Recent 340B program developments


Prescription drugs

Legal challenge to 340B reimbursement cuts

Legal challenges to the significant Medicare reimbursement cuts for drugs purchased by most hospitals under the 340B program continue. As previously reported, the Centers for Medicare & Medicaid Services (CMS) issued a final rule effective January 1, 2018, cutting 340B-purchased drug reimbursement by nearly 27 percent for DSH hospitals. In response to the cuts, but prior to the rule’s effective date, hospital associations, including the American Hospital Association and the Association of American Medical Colleges, filed a lawsuit challenging the reduction in 340B-purchased drug reimbursement, claiming that CMS exceeded its authority by adjusting payment for drugs under the 340B program. The lawsuit was dismissed on procedural grounds, because the court found the associations and their members had not appropriately alleged or suffered actual harm under the rule. The associations appealed the dismissal and sought a remand to the trial court and a preliminary injunction directing CMS to set the reimbursement rates without the payment reduction and at the level needed to correct the effects of the reduction thus far. The appellate court granted the request for an expedited briefing schedule, and briefs were recently submitted. The court has scheduled oral arguments for May 4, 2018.

Other 340B program news

  • The Health Resources and Services Administration (HRSA) is expected to once again delay the effective date of a final rule on drug ceiling prices and civil monetary penalties for drug manufacturers in the 340B program from its current date of July 1, 2018. The rulemaking efforts began eight years ago, and the final rule has already been delayed several times.

  • The U.S. Senate’s Health, Education, Labor and Pensions Committee held a hearing on March 15, 2018, on the 340B program.

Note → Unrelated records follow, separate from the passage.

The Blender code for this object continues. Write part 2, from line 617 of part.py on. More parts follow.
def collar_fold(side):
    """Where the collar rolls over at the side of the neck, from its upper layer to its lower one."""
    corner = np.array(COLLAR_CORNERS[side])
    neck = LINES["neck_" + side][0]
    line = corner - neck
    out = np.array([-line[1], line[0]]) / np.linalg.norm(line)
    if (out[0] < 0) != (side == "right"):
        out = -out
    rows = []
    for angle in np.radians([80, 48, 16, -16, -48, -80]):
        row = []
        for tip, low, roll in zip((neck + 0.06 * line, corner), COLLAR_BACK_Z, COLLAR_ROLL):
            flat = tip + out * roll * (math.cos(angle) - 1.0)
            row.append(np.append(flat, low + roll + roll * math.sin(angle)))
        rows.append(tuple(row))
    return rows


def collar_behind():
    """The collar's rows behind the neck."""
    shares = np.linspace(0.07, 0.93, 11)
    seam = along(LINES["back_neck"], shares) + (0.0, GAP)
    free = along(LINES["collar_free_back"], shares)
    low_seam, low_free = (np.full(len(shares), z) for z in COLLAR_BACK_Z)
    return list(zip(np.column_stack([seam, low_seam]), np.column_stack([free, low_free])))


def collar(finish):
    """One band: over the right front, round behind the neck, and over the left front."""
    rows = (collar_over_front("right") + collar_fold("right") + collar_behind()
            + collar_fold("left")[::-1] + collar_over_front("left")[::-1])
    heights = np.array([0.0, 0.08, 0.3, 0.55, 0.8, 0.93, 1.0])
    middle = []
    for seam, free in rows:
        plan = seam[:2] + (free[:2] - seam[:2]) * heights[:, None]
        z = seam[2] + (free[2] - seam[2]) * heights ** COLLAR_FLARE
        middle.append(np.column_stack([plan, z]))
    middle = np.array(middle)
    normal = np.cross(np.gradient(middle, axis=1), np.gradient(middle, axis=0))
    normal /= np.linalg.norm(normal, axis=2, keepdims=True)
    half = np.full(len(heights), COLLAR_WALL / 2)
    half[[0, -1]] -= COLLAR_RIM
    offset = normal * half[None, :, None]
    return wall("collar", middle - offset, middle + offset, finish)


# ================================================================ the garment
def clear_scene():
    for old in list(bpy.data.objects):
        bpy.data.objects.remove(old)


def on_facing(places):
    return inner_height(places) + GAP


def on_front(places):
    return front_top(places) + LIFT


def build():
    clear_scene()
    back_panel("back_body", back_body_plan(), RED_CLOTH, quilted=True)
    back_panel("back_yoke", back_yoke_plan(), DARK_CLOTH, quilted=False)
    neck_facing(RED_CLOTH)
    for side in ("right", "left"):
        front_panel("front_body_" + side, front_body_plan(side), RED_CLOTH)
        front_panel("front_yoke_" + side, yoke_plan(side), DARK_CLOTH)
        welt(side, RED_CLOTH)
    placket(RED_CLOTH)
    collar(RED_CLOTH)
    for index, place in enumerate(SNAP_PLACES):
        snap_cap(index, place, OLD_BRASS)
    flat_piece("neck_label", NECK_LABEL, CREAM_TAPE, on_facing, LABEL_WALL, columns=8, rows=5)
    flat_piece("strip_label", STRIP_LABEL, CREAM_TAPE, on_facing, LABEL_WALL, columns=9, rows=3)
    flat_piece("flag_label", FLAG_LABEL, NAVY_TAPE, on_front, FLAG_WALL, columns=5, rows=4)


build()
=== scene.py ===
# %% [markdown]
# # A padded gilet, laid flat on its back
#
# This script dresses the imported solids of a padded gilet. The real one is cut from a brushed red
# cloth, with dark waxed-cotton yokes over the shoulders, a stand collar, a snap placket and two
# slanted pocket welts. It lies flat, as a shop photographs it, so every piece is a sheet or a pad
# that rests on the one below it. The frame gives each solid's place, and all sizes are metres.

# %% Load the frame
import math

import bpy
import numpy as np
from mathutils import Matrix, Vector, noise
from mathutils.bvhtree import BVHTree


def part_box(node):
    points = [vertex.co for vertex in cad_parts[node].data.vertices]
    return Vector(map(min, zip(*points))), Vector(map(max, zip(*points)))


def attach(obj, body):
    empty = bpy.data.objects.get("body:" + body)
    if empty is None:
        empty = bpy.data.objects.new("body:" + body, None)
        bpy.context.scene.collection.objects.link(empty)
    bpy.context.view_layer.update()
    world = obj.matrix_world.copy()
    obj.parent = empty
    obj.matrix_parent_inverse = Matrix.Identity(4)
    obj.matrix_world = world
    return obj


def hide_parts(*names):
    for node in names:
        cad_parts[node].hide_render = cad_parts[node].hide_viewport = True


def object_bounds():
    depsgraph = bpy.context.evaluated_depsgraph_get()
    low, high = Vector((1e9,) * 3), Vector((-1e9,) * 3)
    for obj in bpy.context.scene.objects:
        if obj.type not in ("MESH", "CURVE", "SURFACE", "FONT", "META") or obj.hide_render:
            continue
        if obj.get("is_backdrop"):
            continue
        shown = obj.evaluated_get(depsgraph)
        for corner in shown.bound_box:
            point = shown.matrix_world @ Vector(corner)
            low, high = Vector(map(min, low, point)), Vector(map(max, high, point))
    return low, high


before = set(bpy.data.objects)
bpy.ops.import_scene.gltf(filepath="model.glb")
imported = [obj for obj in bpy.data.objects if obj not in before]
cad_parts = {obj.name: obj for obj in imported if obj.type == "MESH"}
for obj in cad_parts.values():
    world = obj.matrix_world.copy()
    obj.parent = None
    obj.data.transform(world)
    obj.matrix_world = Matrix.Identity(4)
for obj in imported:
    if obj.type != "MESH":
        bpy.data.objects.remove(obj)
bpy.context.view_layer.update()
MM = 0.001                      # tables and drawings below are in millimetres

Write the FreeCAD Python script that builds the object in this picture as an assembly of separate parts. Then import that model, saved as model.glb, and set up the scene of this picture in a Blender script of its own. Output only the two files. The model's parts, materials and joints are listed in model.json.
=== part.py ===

Topics discussed included potential improvements to the 340B program, whether hospitals should report 340B income and “where they direct their 340B drug discounts.”

  • Senator Bill Cassidy introduced legislation in January 2018 to alter the 340B program, including a two-year moratorium on certain new 340B hospitals and hospital outpatient departments as well as stricter 340B eligibility criteria for hospital outpatient sites.

  • The last two White House budget requests have included proposed changes to the 340B program.

  • CMS posted new sub-regulatory guidance regarding modifiers for 340B drugs to its website on April 2, 2018.